Rohan completed the Master of Music Performance degree at the Victorian College of the Arts with First Class Honours. He is a member of the Golden Key Honour Society, and was a grand finalist and prize-winner at the 2000 Australian Piano Award. Rohan has performed as soloist with the Melbourne Youth Orchestra, the Victorian Youth Symphony Orchestra, the Melbourne University Choral Society, Monash Sinfonia and the New Monash Orchestra and has been the recipient of a number of awards and prizes. At the end of his Masters studies in 2002, he received an Australian Postgraduate Award Scholarship to undertake a PhD at the Victorian College of the Arts, and subsequently became the VCA's first PhD candidate.
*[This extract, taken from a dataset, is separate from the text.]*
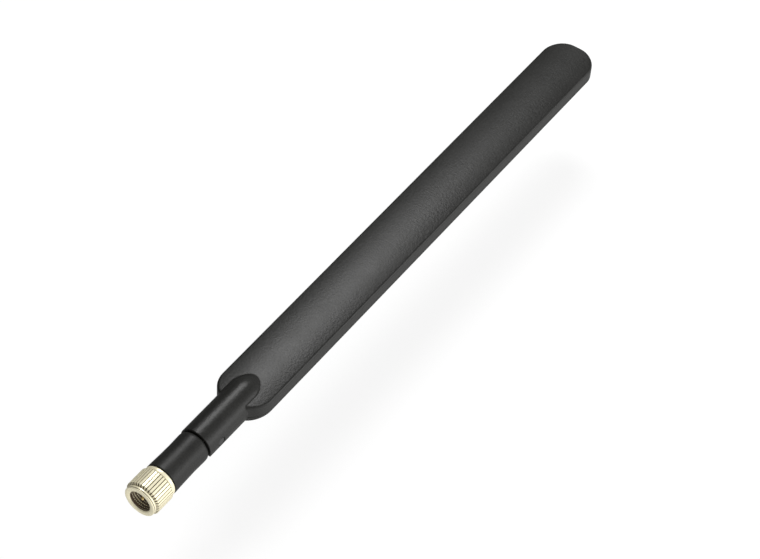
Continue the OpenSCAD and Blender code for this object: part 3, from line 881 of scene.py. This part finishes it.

He has performed in the Rigg Estate Recital Series, the National Trust's Twilight Concert Series at Rippon Lea, Labassa and Como as well as being frequent performer in the Melbourne International Festival over recent years. Rohan has also performed in Europe and Asia. He is a partner in the Team of Pianists and his performances have been the subject of broadcasts on ABC Classic FM as well as on the Team of Pianists' most recent CD release, 'Schimmel Artists' Series'.